Then again, maybe we don’t profane enough. As Giorgio Agamben’s theories on the sacred and profane in “In Praise of Profanation” suggests, our problem may be that we make a religion out of feigning profaning. Let us first clarify what consecration and profanation mean in architectural terms. Agamben explains that “if ‘to consecrate’ was the term that indicated the removal of things from the sphere of human law, ‘to profane’ meant, conversely, to return them to the free use of men” (Agamben, 23). Architecture, as told in its mythology, translates base practices like construction, materiality, labor management, resource husbandry into symbolic, monumental form that houses—physically and metaphysically—the gods it honors. The architect consecrates by fashioning vulgar matter into a panegyric monument that reifies the distinction between men and gods. “Religio,” Agamben explains, “is not what unites men and gods but what ensures they remain distinct” (Agamben, 24).
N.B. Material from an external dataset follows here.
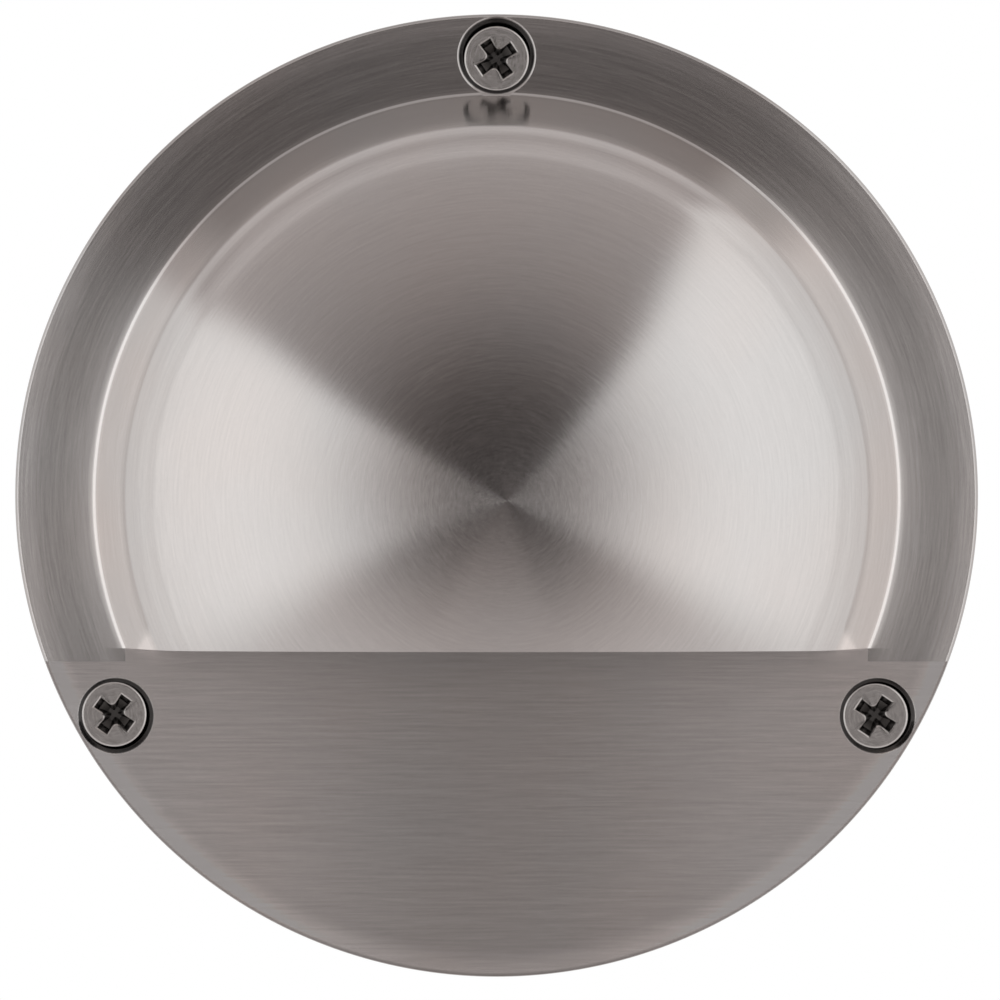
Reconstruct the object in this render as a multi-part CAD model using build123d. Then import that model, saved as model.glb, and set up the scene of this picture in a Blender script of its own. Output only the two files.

Don’t forget, we are the intermediaries between gods and men, meaning we are lesser than gods but superior to men, we fly over the water but below the clouds on our self-made wings. On the other hand, the bastard architecture of suburbs, big boxes, and the huddled masses that inhabit them, have contaminated what for every other century prior to the 20th had been reserved for the sacred, namely Architecture. Babel has toppled, and now we are bringing the gods to us at an unprecedented scale by actually returning architecture “to the use of men.” This is precisely what 9 out of 10 architects are working on and it is precisely what 0 out of 10 forms of architectural media documents. Why? Because “to profane means to open the possibility of a special form of negligence, which ignores separation or, rather, puts it to a particular use” (Agamben, 24). In a religion presided over by Kostof, Vitruvius, Eisenman, et al., the elision of distinction constitutes not just profanity but heresy. Again, Agamben can help us here.

We must distinguish between secularization and profanation. Secularization is a form of repression. It leaves intact the forces it deals with by simply moving them from one place to another….Profanation, however, neutralizes what it profanes. Once profaned, that which was unavailable and separate loses its aura and is returned to use. Both are political operations: the first guarantees the exercise of power by carrying it back to a sacred model; the second deactivates the apparatuses of power and returns to common use the spaces that power had seized (Agamben, 26)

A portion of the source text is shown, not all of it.